Maynard, Justice, dissenting:

        I respectfully dissent for several reasons. First, I believe the two assaults share sufficient similarities to establish modus operandi. The victim in each event was known to the defendant prior to the attack; the defendant stated that, at different times, he was involved in a sexual relationship with both Terri O. and Brenda D. Both incidents involved nighttime burglaries. Both victims were sexually assaulted. Both victims identified their attacker. Unlike the majority, I do not conclude that the differences of beating one victim during a sexual assault and failing to beat the victim of a second assault or bringing another person along during one incident and failing to do so during a second incident make the attacks so dissimilar as to preclude the admission of otherwise admissible evidence.

        The majority finds no fault with “the trial court's determination that the evidence was sufficient for a jury to conclude that the attack [on Brenda D.] did occur.” They instead conclude that the evidence “did not meet the legitimate purpose test” under West Virginia Rule of Evidence 404(b). But even if this test were met, the majority would nonetheless disallow Brenda D.'s testimony because the evidence would unfairly prejudice the jury. I simply do not agree. I do not believe the probative value of a previous sexual

assault is outweighed by the danger of unfair prejudice when the offense before the court is sexual assault.

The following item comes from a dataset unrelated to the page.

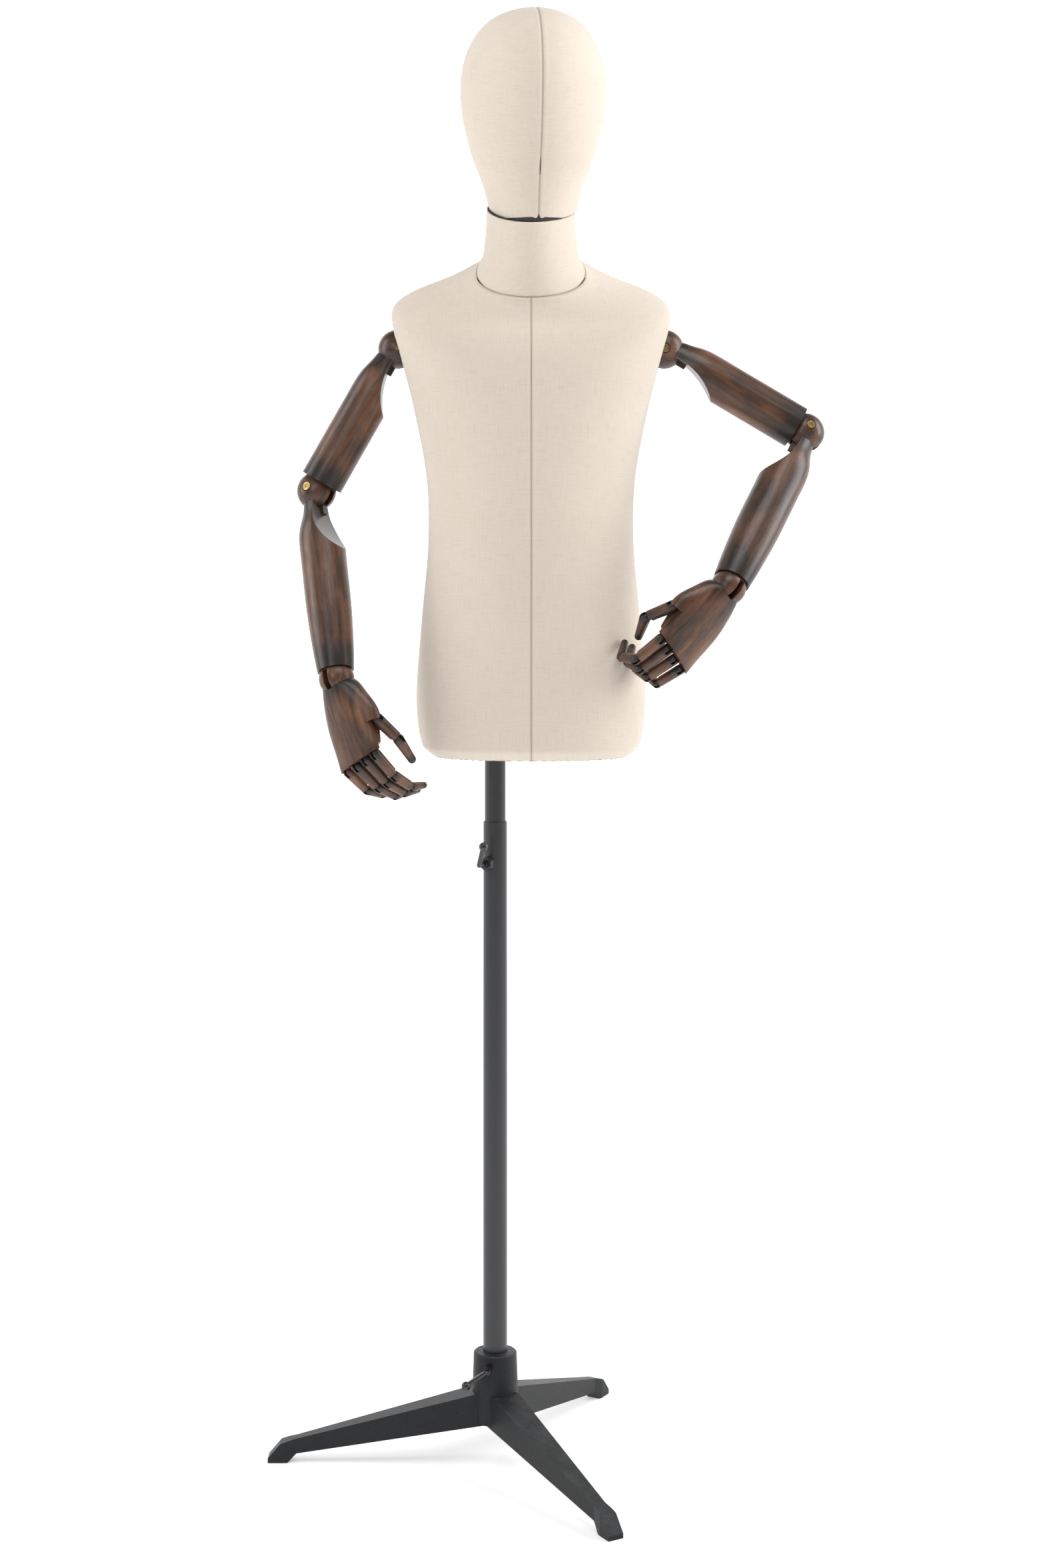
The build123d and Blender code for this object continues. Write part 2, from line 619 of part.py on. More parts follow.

Sex crimes, unlike other classes of crime, are particularly susceptible of repetition. If we know anything about people who commit violent sexual crimes, we know they do not commit one rape and quit--they will be compelled to commit the same crime again; possibly again and again.

        To take this evidence from the jury undermines the confidence we customarily place in juries. I agree with the circuit court that the testimony is admissible. Whether or not to believe the witness is a job for the jury. The amount of weight to be given the testimony is a job for the jury.

        Next, I believe the circuit court did not err by ruling the defendant could not impeach Brenda D. with evidence of her prior conviction. That ruling is correct. “Complicity in Theft” is a misdemeanor. To use a misdemeanor to impeach a witness, the crime must involve dishonesty or false statement. West Virginia Rule of Evidence 609(a)(2) clearly states:
            (2)    All witnesses other than criminal defendants.--For the purpose of attacking the credibility of a witness other than the accused
            (A)    evidence that the witness has been convicted of a crime shall be admitted, subject to Rule 403, if the crime was punishable by death or imprisonment in excess of one year under the law under which the witness was convicted, and             (B)    evidence that the witness has been convicted of a crime shall be admitted if it involved dishonesty or false statement, regardless of the punishment.

        This Court has seriously limited the class of misdemeanors which may be used for impeachment purposes. In State v. Rahman, 199 W.Va. 144, 483 S.E.2d 273 (1996), the defendant attempted to impeach the State's witness who had a shoplifting conviction. The circuit court ruled the evidence was inadmissible for impeachment purposes, stating “it is not an offense involving dishonesty or false statement under West Virginia Rule of Evidence 609(a)(2)(B).” Id., 199 W.Va. at 154, 483 S.E.2d at 283. On appeal, the defendant maintained the court erred. In upholding the circuit court's ruling, this Court said:
            Although there has been some disagreement, “federal courts and most state courts are unwilling to conclude that offenses such as petty larceny, shoplifting, robbery, possession of a weapon, and narcotics violations are per se crimes of 'dishonesty and false statement.'”
Id. If the crime of shoplifting cannot be used to impeach a witness, which this Court has plainly held, then surely the crime of having someone shoplift for you cannot be used to impeach a witness.

        Because I believe the trial court did not err in allowing Brenda D. to testify or by disallowing impeachment with a misdemeanor that does not involve dishonesty, I would affirm the defendant's conviction. Accordingly, I respectfully dissent.